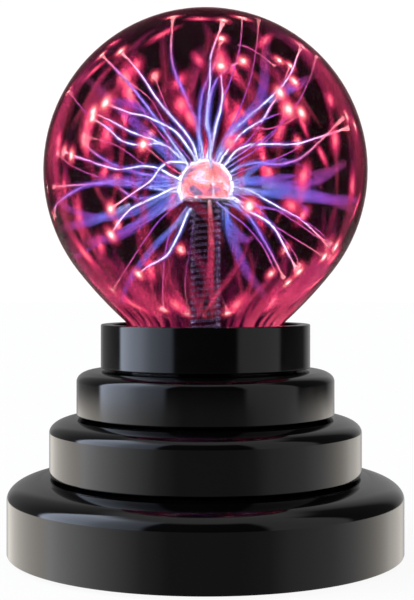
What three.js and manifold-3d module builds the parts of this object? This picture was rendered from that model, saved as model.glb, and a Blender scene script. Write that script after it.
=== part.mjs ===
// A desk plasma ball: a gas-filled glass globe with a glowing ball electrode at its centre, held in
// the collar of a stepped gloss-black base. The base holds a high-voltage supply, four AAA cells behind
// a door in its floor, and a rocker switch and a power socket at the back.
// Millimetres, +Z up. The origin is the centre of the base on the table; the front faces -Y.

import * as THREE from "three";
import { mergeVertices } from "three/addons/utils/BufferGeometryUtils.js";
import Module from "manifold-3d";

const wasm = await Module();
wasm.setup();

// ---- Driving dimensions -------------------------------------------------------------------------

const GAP = 0.3; // between two pieces that touch on the bench

// Base. Each tier: outer radius, height of its foot and of its top at the inner edge, fall of the top
// to its rounded shoulder, and the shoulder's quarter ellipse.
const FLOOR = 1.0; // underside of the base above the table, the height of the feet that shows
const WALL = 2.0;
const BASE = { radius: 48.4, foot: FLOOR, top: 19.6, fall: 0.5, shoulder: [8.5, 4.8] };
const TIER_THREE = { radius: 38.2, foot: 19.9, top: 34.0, fall: 0.4, shoulder: [6.5, 3.4] };
const TIER_TWO = { radius: 31.6, foot: 34.3, top: 45.4, fall: 0.3, shoulder: [4.0, 2.6] };
const COLLAR = { radius: 25.7, foot: 45.7, top: 56.4, rim: 2.5 };
const SPIGOT_DEPTH = 3.2; // each tier plugs this far into the one below
const SPIGOT_STEP = 2.3; // and its spigot is this much smaller than its wall

// Globe: a blown ball that runs through a slack cone into a straight neck.
const GLOBE = { radius: 40, centre: 93.8, wall: 1.2, coneRadius: 100, filletRadius: 8, neckFoot: 44.5 };
const CONE_FROM = THREE.MathUtils.degToRad(-38);
const CONE_TO = THREE.MathUtils.degToRad(-47.5);

// Electrode: a small glass ball on a glass tube that flares out to close the globe's neck.
const ELECTRODE = { radius: 7, centre: 90.1, flat: 86.7, wall: 0.9, tube: 4.9, flareTop: 51, flareFoot: 46 };
const BULB_WALL = 0.5; // the blown ball is thinner than its tube
const SPRING = { radius: 3.4, wire: 0.25, pitch: 1.55, from: 50, to: 86 };
const INSULATOR = { radius: 2.6, bore: 1.4, from: 48, to: 86.2 };

// Battery bay in the bottom cover, for four AAA cells lying along X.
const CELL = { radius: 5.1, length: 44.5, nub: 1.0, nubRadius: 1.9, pitch: 10.7, height: 9.0 };
const BAY = { x: 25.5, y: 22.3, wall: 1.2, ceiling: 14.8 };
const COVER = { radius: 45.8, top: 3.4 };
const DOOR = { thickness: 1.8 };
const TONGUE = { x: 15, width: 7, reach: 2.6, foot: 3.7, top: 4.7 }; // the door's two hinge hooks
const DOOR_TAB = { halfWidth: 5, reach: 6.6, top: 2.6 };
const DOOR_SCREW_Y = BAY.y - GAP + 4;
const FEET = { radius: 4.0, top: 1.6, at: 28.3 };
const COVER_SCREW = { x: 38, y: 14, head: 2.6, shank: 1.0, tip: 12 };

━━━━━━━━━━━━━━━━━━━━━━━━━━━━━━

Exercise aim
Set down verbatim only the lines between the start of the data above and the line with "import Module from", both boundaries included.

Correct answer
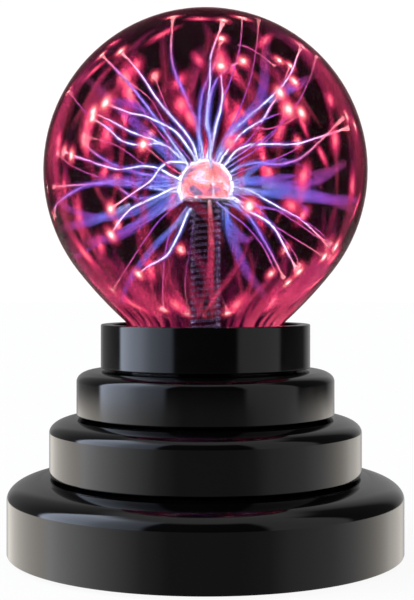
What three.js and manifold-3d module builds the parts of this object? This picture was rendered from that model, saved as model.glb, and a Blender scene script. Write that script after it.
=== part.mjs ===
// A desk plasma ball: a gas-filled glass globe with a glowing ball electrode at its centre, held in
// the collar of a stepped gloss-black base. The base holds a high-voltage supply, four AAA cells behind
// a door in its floor, and a rocker switch and a power socket at the back.
// Millimetres, +Z up. The origin is the centre of the base on the table; the front faces -Y.

import * as THREE from "three";
import { mergeVertices } from "three/addons/utils/BufferGeometryUtils.js";
import Module from "manifold-3d";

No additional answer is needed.